■ Objective
Return, unaltered, every line from the beginning of the material below up to and including the one with "handled(finish, gloss, 0.08))".

■ Source material
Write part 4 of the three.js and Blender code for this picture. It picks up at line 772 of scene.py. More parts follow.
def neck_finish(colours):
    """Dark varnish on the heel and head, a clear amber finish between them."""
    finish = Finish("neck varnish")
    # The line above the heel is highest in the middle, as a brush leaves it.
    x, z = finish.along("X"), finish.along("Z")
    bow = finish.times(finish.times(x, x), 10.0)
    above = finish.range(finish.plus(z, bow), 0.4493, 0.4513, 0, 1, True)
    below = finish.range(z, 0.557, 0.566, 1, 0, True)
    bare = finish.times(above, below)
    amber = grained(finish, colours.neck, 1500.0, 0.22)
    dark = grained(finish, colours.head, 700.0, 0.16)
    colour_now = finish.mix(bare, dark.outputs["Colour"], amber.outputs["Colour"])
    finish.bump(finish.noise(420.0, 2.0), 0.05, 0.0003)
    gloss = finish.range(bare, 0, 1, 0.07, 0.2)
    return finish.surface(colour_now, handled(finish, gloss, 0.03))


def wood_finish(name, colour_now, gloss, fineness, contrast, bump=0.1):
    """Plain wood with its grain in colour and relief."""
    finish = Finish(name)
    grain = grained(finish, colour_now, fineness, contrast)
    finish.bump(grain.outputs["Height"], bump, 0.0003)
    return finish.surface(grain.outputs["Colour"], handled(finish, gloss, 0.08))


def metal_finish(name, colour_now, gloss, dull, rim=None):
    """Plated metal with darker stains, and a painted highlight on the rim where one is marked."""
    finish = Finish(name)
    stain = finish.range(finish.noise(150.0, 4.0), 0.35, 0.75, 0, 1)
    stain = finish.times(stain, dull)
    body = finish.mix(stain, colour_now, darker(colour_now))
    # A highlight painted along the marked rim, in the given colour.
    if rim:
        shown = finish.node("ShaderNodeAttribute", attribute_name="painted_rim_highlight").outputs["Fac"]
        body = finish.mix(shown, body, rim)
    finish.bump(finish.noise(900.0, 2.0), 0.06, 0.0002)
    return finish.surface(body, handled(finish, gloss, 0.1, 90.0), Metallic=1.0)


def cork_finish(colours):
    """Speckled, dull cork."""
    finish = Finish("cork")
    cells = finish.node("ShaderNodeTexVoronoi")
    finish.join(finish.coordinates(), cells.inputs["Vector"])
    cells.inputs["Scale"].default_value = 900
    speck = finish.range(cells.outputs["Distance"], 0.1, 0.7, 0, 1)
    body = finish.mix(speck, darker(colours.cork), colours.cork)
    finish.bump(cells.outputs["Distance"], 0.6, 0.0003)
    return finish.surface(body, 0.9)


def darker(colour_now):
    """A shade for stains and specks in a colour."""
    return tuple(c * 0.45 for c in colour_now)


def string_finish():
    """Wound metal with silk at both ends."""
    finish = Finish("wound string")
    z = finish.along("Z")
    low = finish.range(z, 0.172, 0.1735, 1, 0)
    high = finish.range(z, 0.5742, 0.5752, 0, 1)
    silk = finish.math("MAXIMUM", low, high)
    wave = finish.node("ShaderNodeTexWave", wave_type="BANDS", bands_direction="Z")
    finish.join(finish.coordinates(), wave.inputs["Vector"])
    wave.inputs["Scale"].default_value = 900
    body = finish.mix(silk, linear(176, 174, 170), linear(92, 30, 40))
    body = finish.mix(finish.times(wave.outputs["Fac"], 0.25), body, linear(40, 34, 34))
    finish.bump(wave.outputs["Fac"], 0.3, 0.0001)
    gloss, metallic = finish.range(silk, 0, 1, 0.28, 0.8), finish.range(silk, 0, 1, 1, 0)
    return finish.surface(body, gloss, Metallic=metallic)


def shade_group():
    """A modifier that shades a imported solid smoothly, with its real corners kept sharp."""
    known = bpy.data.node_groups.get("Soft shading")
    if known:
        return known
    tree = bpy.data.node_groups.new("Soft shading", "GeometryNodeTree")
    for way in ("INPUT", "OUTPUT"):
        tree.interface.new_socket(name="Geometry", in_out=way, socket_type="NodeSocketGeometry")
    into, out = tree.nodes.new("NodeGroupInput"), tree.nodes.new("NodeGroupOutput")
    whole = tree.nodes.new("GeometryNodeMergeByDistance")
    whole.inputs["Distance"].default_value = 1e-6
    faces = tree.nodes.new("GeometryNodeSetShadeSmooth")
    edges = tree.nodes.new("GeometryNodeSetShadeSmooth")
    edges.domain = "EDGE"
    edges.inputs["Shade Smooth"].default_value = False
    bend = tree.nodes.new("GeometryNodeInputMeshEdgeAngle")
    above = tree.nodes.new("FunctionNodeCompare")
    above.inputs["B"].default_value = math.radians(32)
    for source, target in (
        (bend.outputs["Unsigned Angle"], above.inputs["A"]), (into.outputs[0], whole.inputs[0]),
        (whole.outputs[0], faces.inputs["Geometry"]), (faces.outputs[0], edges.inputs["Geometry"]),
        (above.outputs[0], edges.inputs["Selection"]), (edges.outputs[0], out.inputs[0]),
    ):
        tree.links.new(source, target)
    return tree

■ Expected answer
Write part 4 of the three.js and Blender code for this picture. It picks up at line 772 of scene.py. More parts follow.
def neck_finish(colours):
    """Dark varnish on the heel and head, a clear amber finish between them."""
    finish = Finish("neck varnish")
    # The line above the heel is highest in the middle, as a brush leaves it.
    x, z = finish.along("X"), finish.along("Z")
    bow = finish.times(finish.times(x, x), 10.0)
    above = finish.range(finish.plus(z, bow), 0.4493, 0.4513, 0, 1, True)
    below = finish.range(z, 0.557, 0.566, 1, 0, True)
    bare = finish.times(above, below)
    amber = grained(finish, colours.neck, 1500.0, 0.22)
    dark = grained(finish, colours.head, 700.0, 0.16)
    colour_now = finish.mix(bare, dark.outputs["Colour"], amber.outputs["Colour"])
    finish.bump(finish.noise(420.0, 2.0), 0.05, 0.0003)
    gloss = finish.range(bare, 0, 1, 0.07, 0.2)
    return finish.surface(colour_now, handled(finish, gloss, 0.03))


def wood_finish(name, colour_now, gloss, fineness, contrast, bump=0.1):
    """Plain wood with its grain in colour and relief."""
    finish = Finish(name)
    grain = grained(finish, colour_now, fineness, contrast)
    finish.bump(grain.outputs["Height"], bump, 0.0003)
    return finish.surface(grain.outputs["Colour"], handled(finish, gloss, 0.08))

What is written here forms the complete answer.